Wednesday, October 12, 2011

11/365 And Now...

And now Miguel. (Which school children with obsessive English teachers, as well as obsessive English teachers, will note as the title of a Newbery award winning children's book).

It is interesting to write a reflection a day--on any topic--and I've been doing so for 3 1/2 years now. Something strikes me and I put it down on paper (or in pixels). A year of people I know and used to know--back when nobody was reading anything I had to say online, at least nobody I know. I got to know lots of people from around the country doing the same project. Then I did a year of songs that turned into an autobiography somehow. This past year I worked on a year of conversations from my daily life. And now this--which is sort of a blending of a lot of different things, but the biggest change is that I'm writing about goings on at a place where the people I'm writing about see me all the time. Know your audience, and yet...write as if everyone you knew were dead. So it's fun thinking about what to say, but then editing myself is a careful job. Because I am known to be caustic. And I go to these meetings...

So more than ever before people are talking to me in person about what I have to say. Now, it's like 4 people, not like 40, but still. And yesterday at church undecorating my pastor made a suggestion for his pseudonym.

The whole idea of changing the names is funny since the only people reading know all the players--well, not completely true. But if anyone really wanted to try, they could figure it out. Maybe not everyone. I might be able to disguise some folks. But not all.

On the other hand, I like pseudonyms. I have several handles online, all very clever, trust me. In college I played a long-running roleplaying game character named Ursula who basically became an alter-ego. I know the importance of names. I dropped my first name when I got married but have unofficially (not through the Social Security office) taken it back. Getting married also saddled me with a big mispronounced German last name and hid my nice alliterative Irish one in the middle. Becoming an oblate gave me a set of initials at the end of my name that I can't see ever using in any capacity but I like rolling them around in my mind: OblSB.

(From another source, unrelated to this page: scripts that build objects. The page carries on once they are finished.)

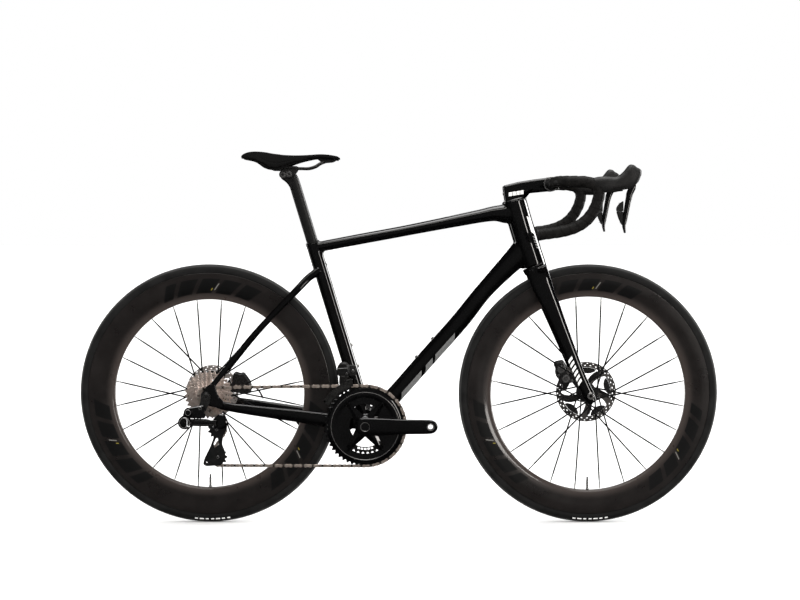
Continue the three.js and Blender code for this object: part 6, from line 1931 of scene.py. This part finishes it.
b = Build()
b.grid(saddle_rows(2.2, 1.2, 0.85, 4.0))
pad = b.make("saddle_pad", SADDLE)
modified(pad, "REMESH", mode="VOXEL", voxel_size=0.0045, adaptivity=0.0)
applied(pad)
sm = modified(pad, "SMOOTH", factor=0.5, iterations=4)
applied(pad)
rest_co = np.zeros(len(pad.data.vertices) * 3)
pad.data.vertices.foreach_get("co", rest_co)
rest_co = rest_co.reshape(-1, 3)
group = pad.vertex_groups.new(name="held")
nrm = np.zeros(len(pad.data.vertices) * 3)
pad.data.vertices.foreach_get("normal", nrm)
nrm = nrm.reshape(-1, 3)
held = [i for i in range(len(rest_co)) if nrm[i, 2] < -0.25]
group.add(held, 1.0, "REPLACE")
cl = pad.modifiers.new("cloth", "CLOTH")
st = cl.settings
st.quality = 6
st.mass = 0.3
st.tension_stiffness = 25
st.compression_stiffness = 25
st.shear_stiffness = 15
st.bending_stiffness = 4
st.use_pressure = True
st.uniform_pressure_force = 4.0
st.vertex_group_mass = "held"
st.effector_weights.gravity = 0.0
scene_ = bpy.context.scene
scene_.frame_start, scene_.frame_end = 1, 20
cl.point_cache.frame_start, cl.point_cache.frame_end = 1, 20
for f in range(1, 21):
    scene_.frame_set(f)
applied(pad)
scene_.frame_set(1)
new = np.zeros(len(pad.data.vertices) * 3)
pad.data.vertices.foreach_get("co", new)
new = new.reshape(-1, 3)
d = new - rest_co
L = np.linalg.norm(d, axis=1)
cap = 0.0032
d *= np.where(L > cap, cap / np.maximum(L, 1e-9), 1)[:, None]
pad.data.vertices.foreach_set("co", (rest_co + d).reshape(-1))
pad.data.update()
modified(pad, "SUBSURF", levels=1, render_levels=1)
applied(pad)
# seam channel where the top panel meets the side panels
co = np.zeros(len(pad.data.vertices) * 3)
pad.data.vertices.foreach_get("co", co)
co = co.reshape(-1, 3)
nn = np.zeros(len(pad.data.vertices) * 3)
pad.data.vertices.foreach_get("normal", nn)
nn = nn.reshape(-1, 3)
xs = SS[:, 0] * MM
ww = np.interp(co[:, 0], xs, SS[:, 1] * MM)
rel = np.abs(co[:, 1]) / np.maximum(ww, 1e-4)
top = nn[:, 2] > 0.15
seam = np.exp(-((rel - 0.80) / 0.018) ** 2) * (ww > 0.012) * top
co -= nn * (seam * 0.0011)[:, None]
pad.data.vertices.foreach_set("co", co.reshape(-1))
pad.data.polygons.foreach_set("use_smooth", [True] * len(pad.data.polygons))
pad.data.materials.clear()
pad.data.materials.append(SADDLE)
pad.data.update()
finish_piece(pad, "saddle_body", "saddle")

# moulded base under the pad
rows = []
m = 24
for x, w, zc, ze, t in SS:
    w2 = max(w - 3.2, 1.6)
    row = []
    for k in range(m + 1):
        u = -1 + 2 * k / m
        row.append((x, u * w2, zc + (ze - zc) * abs(u) ** 2.3 - t * (0.80 - 0.42 * abs(u) ** 2.3) - 0.6))
    for k in range(m + 1):
        u = 1 - 2 * k / m
        row.append((x, u * (w2 - 0.8), zc + (ze - zc) * abs(u) ** 2.3 - t * (1.0 - 0.5 * abs(u) ** 2.3) - 0.6))
    rows.append(row)
b = Build()
b.grid(np.array(rows)[2:-2])
b.make("saddle_base", SADDLE, "saddle_body", "carbon_matte")

# ------------------------------------------------------------------ plain printed marks
def patch(b, stations, power, x0, x1, a0, a1, grow=0.16, rows=24, cols=12, slant=0.0, m=400, axis=0):
    """A thin printed area on a tube: between two places along it and two angles round it."""
    S = loft_points(stations, m=m, power=power, grow=grow, angles=np.radians(np.linspace(a0, a1, cols)))
    C = through([list(s) + [0.0] * (5 - len(s)) for s in stations], m)[:, axis]
    P = np.zeros((rows, cols, 3))
    for c in range(cols):
        shift = slant * (c / (cols - 1) - 0.5)
        for r in range(rows):
            want = x0 + (x1 - x0) * r / (rows - 1) + shift
            if C[-1] > C[0]:
                f = np.interp(want, C, np.arange(m))
            else:
                f = np.interp(-want, -C, np.arange(m))
            i = int(min(f, m - 2))
            P[r, c] = S[i, c] + (S[i + 1, c] - S[i, c]) * (f - i)
    b.grid(P, caps=False, closed=False)


# silver blocks under the down tube, on both sides of its lower edge
b = Build()
for x0, x1 in ((-6, 46), (57, 75), (82, 133)):
    patch(b, DOWN_TUBE, 2.6, x0, x1, 196, 254, slant=14, cols=24, grow=0.3)
    patch(b, DOWN_TUBE, 2.6, x0, x1, 164, 106, slant=14, cols=24, grow=0.3)
o = b.make("down_tube_print", SILVER, "frame", "frame_gloss")
# head tube strips
b = Build()
for a0, a1 in ((236, 220), (124, 140)):
    patch(b, HEAD_TUBE, 2.2, 756, 798, a0, a1, axis=1, slant=-8)
b.make("head_tube_print", WHITE, "frame", "frame_gloss")
b = Build()
for k in range(5):
    z0 = 716 + k * 7
    for a0, a1 in ((236, 222), (124, 138)):
        patch(b, HEAD_TUBE, 2.2, z0, z0 + 4.2, a0, a1, axis=1, slant=-4, rows=4)
b.make("head_tube_hatch", SILVER, "frame", "frame_gloss")
# four slanted bars low on each fork blade
b = Build()
for st, sg in ((BLADE_R, -1), (BLADE_L, 1)):
    for k in range(6):
        z1 = 440 - k * 11.5
        a0, a1 = (206, 268) if sg < 0 else (154, 92)
        patch(b, st, 2.15, z1, z1 - 6.6, a0, a1, axis=1, slant=9, rows=6, grow=0.2)
b.make("fork_print", WHITE, "steering", "frame_gloss")
# a plain tag of four blocks on each flank of the stem
b = Build()
for y0, y1 in ((-18.3, -17.9), (17.9, 18.3)):
    for k in range(4):
        x, z = 286.5 + k * 10.0, 858.5 + k * 1.6
        b.prism([(x, z), (x + 8.4, z + 1.3), (x + 8.4, z + 11.3), (x, z + 10.0)], [], y0, y1, 0.08)
b.make("stem_print", WHITE, "steering", "frame_gloss")
# the printed areas get a thickness, so every one is a closed body
for name in ("down_tube_print", "fork_print", "head_tube_print", "head_tube_hatch", "front_tyre_dashes", "rear_tyre_dashes"):
    o = bpy.data.objects[name]
    modified(o, "SOLIDIFY", thickness=0.2 * MM, offset=-1.0)
    applied(o)

# ------------------------------------------------------------------ stage and light
me = bpy.data.meshes.new("floor")
me.from_pydata([(-40, -40, 0), (40, -40, 0), (40, 40, 0), (-40, 40, 0)], [], [(0, 1, 2, 3)])
floor = bpy.data.objects.new("floor", me)
bpy.context.scene.collection.objects.link(floor)
fm, nt, bs = start_mat("floor_pale")
n = N(nt)
n.link(n.mix(n.range(n.noise(n.coords("Object"), 0.8, 2), 0.3, 0.7, 0, 1), (0.86, 0.86, 0.86), (0.88, 0.88, 0.88)), bs.inputs["Base Color"])
bs.inputs["Roughness"].default_value = 0.9
bs.inputs["Specular IOR Level"].default_value = 0.1
me.materials.append(fm)

world = bpy.data.worlds.new("studio")
bpy.context.scene.world = world
world.use_nodes = True
nt = world.node_tree
nt.nodes.clear()
out = nt.nodes.new("ShaderNodeOutputWorld")
tc = nt.nodes.new("ShaderNodeTexCoord")
sep = nt.nodes.new("ShaderNodeSeparateXYZ")
nt.links.new(tc.outputs["Generated"], sep.inputs[0])


def w_range(sock, a, b, c, d):
    m = nt.nodes.new("ShaderNodeMapRange")
    m.interpolation_type = "SMOOTHSTEP"
    nt.links.new(sock, m.inputs["Value"])
    for k, v in (("From Min", a), ("From Max", b), ("To Min", c), ("To Max", d)):
        m.inputs[k].default_value = v
    return m.outputs[0]


def w_math(op, a, b):
    m = nt.nodes.new("ShaderNodeMath")
    m.operation = op
    for i, v in enumerate((a, b)):
        if isinstance(v, (int, float)):
            m.inputs[i].default_value = v
        else:
            nt.links.new(v, m.inputs[i])
    return m.outputs[0]


# a big soft light overhead, a tall narrow one in front of the bicycle, a dim one behind it, and a faint fill
# from the open side of the room
wx, wy, wz = sep.outputs
overhead = w_math("MULTIPLY", w_range(wz, 0.86, 0.94, 0.0, 1.0), 5.0)
ahead = w_math("MULTIPLY", w_math("MULTIPLY", w_range(wx, 0.80, 0.86, 0.0, 1.0), w_math("MULTIPLY", w_range(wy, 0.08, 0.16, 0.0, 1.0), w_range(wy, 0.44, 0.54, 1.0, 0.0))), 21.0)
behind = w_math("MULTIPLY", w_math("MULTIPLY", w_range(wx, -0.90, -0.84, 1.0, 0.0), w_range(wy, 0.20, 0.28, 0.0, 1.0)), 7.0)
fill = w_math("MULTIPLY", w_range(wy, -1.0, -0.55, 1.0, 0.0), 0.08)
glow = w_math("ADD", w_math("MAXIMUM", overhead, w_math("MAXIMUM", ahead, behind)), w_math("ADD", fill, 0.012))
glow = w_math("MULTIPLY", glow, w_range(wz, -0.45, -0.05, 0.0, 1.0))
room = nt.nodes.new("ShaderNodeBackground")
room.inputs["Color"].default_value = (1, 0.99, 0.975, 1)
nt.links.new(glow, room.inputs["Strength"])
even = nt.nodes.new("ShaderNodeBackground")
even.inputs["Color"].default_value = (1, 1, 1, 1)
even.inputs["Strength"].default_value = 1.16
plain = nt.nodes.new("ShaderNodeBackground")
plain.inputs["Color"].default_value = (1, 1, 1, 1)
plain.inputs["Strength"].default_value = 1.0
lp = nt.nodes.new("ShaderNodeLightPath")
mx = nt.nodes.new("ShaderNodeMixShader")
nt.links.new(lp.outputs["Is Diffuse Ray"], mx.inputs[0])
nt.links.new(room.outputs[0], mx.inputs[1])
nt.links.new(even.outputs[0], mx.inputs[2])
mx2 = nt.nodes.new("ShaderNodeMixShader")
nt.links.new(lp.outputs["Is Camera Ray"], mx2.inputs[0])
nt.links.new(mx.outputs[0], mx2.inputs[1])
nt.links.new(plain.outputs[0], mx2.inputs[2])
nt.links.new(mx2.outputs[0], out.inputs[0])
floor.visible_glossy = False


def area(name, loc, aim, size, power, color=(1, 1, 1)):
    l = bpy.data.lights.new(name, "AREA")
    l.shape = "RECTANGLE"
    l.size, l.size_y = size
    l.energy = power
    l.color = color
    o = bpy.data.objects.new(name, l)
    bpy.context.scene.collection.objects.link(o)
    o.location = loc
    o.rotation_euler = (Vector(aim) - Vector(loc)).to_track_quat("-Z", "Y").to_euler()
    return o


area("overhead", (0, 0.0, 3.2), (0, 0, 0.4), (4.0, 2.4), 30)
area("back_high", (1.0, 3.2, 2.6), (0, 0, 0.5), (2.4, 0.6), 8)
area("front_high", (0.0, -2.6, 3.3), (0, 0, 0.45), (3.2, 0.35), 26, (1.0, 0.97, 0.93))
area("front_side", (2.3, -3.7, 1.0), (0, 0, 0.45), (0.35, 2.0), 34, (1.0, 0.955, 0.91))

vs = bpy.context.scene.view_settings
vs.view_transform = "Standard"
vs.look = "None"
vs.exposure = 0.0
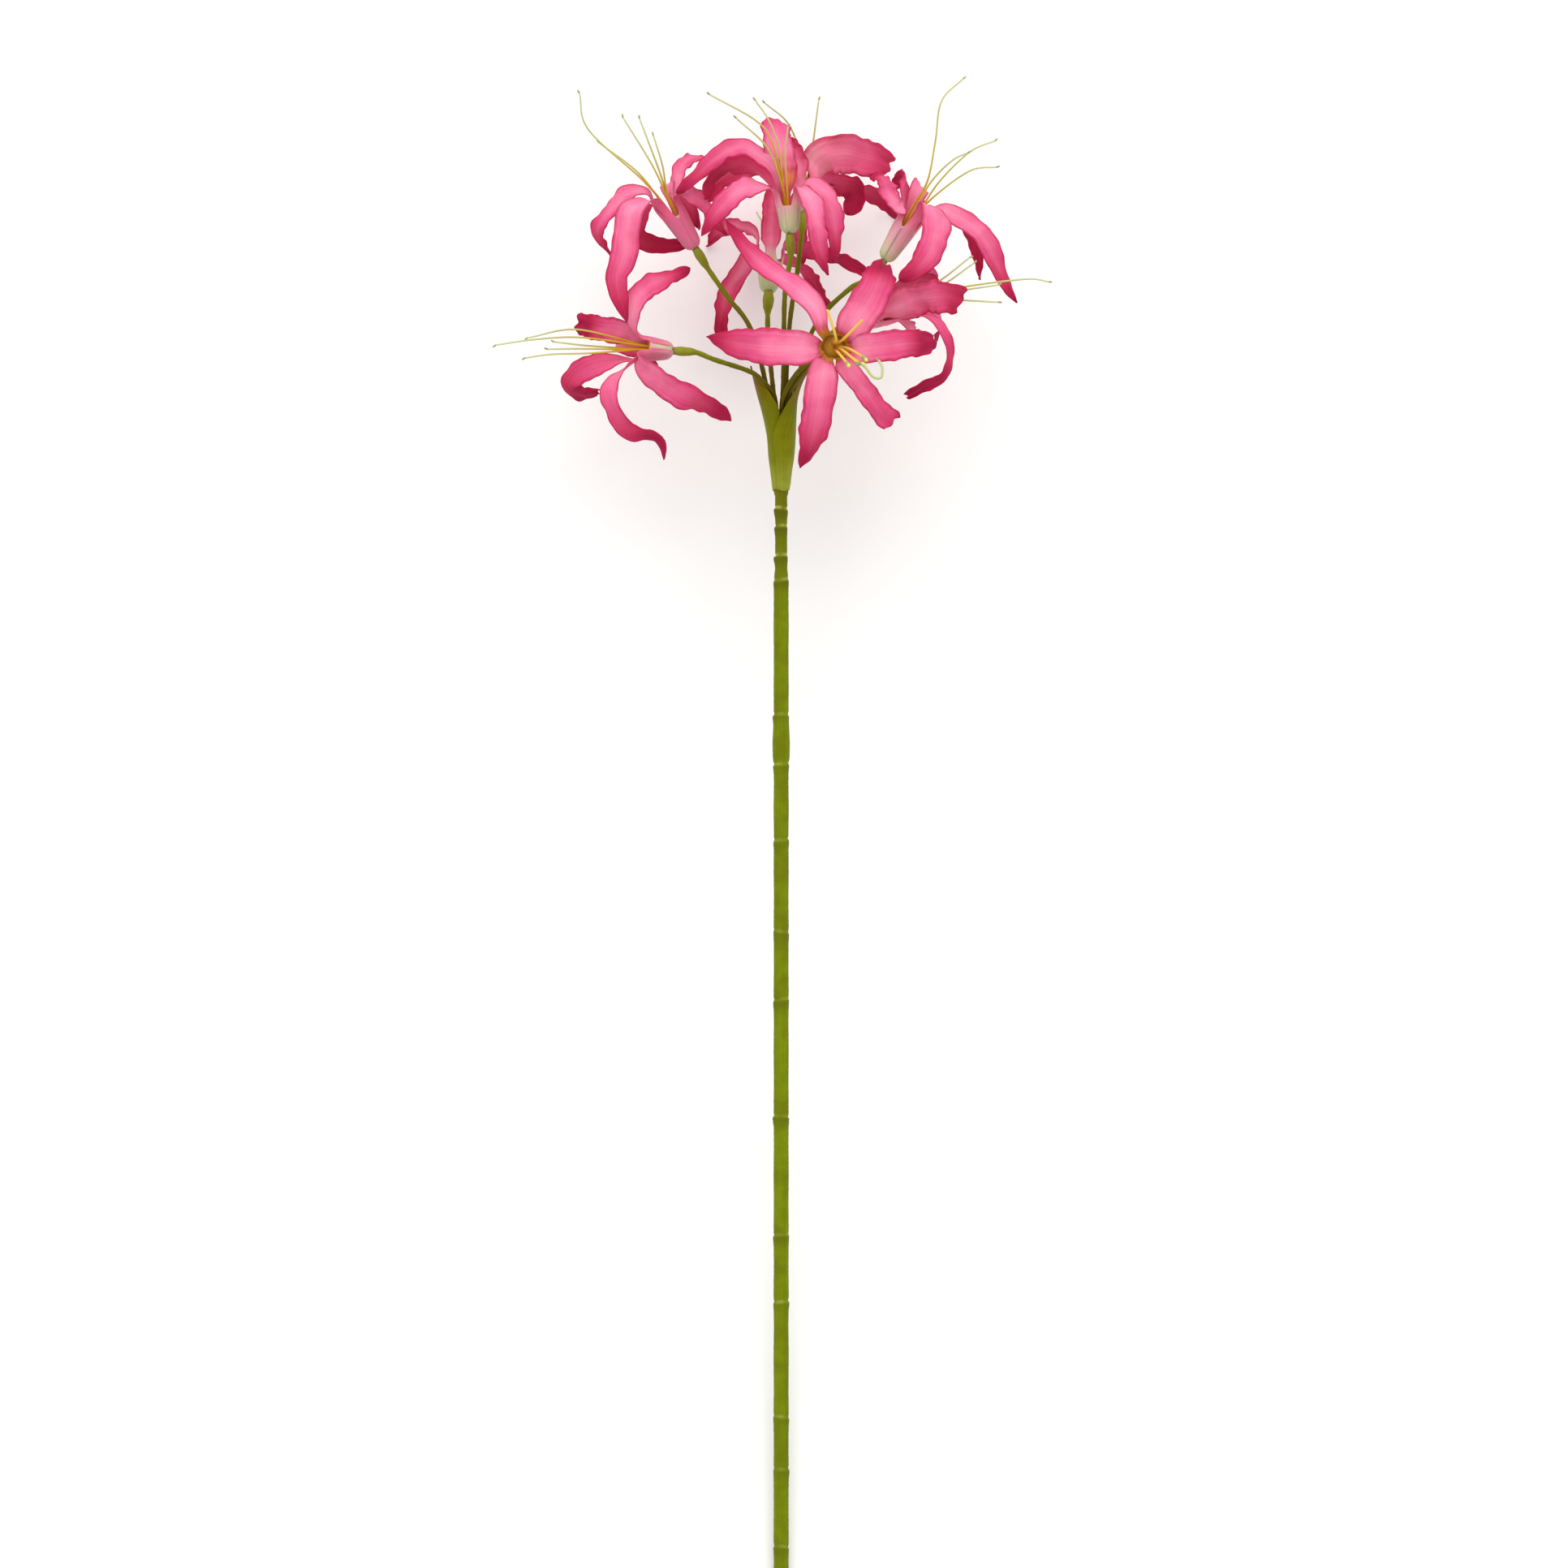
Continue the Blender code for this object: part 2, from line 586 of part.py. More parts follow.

So when he says, "Miguel," I know there's a story. My history with Miguels could be summed up in the phrase "Lost in Translation" and this would not have been a name I would have considered. So there must be a reason.

"For Miguel Pro. He's a Blessed. Jesuit priest in Mexico at the beginning of the 20th century." He tells me a bit more and I know I'll be looking him up later.

Well, I did. And once again I'm sitting here thinking that our parish got lucky or blessed or something to bring this pastor to us--the role models we choose for ourselves always tell on us, and this, I think, is no exception. So Fr. Miguel and Sr. Hildegard. You haven't heard near the last from them.

Now I want a name. But I have plenty already.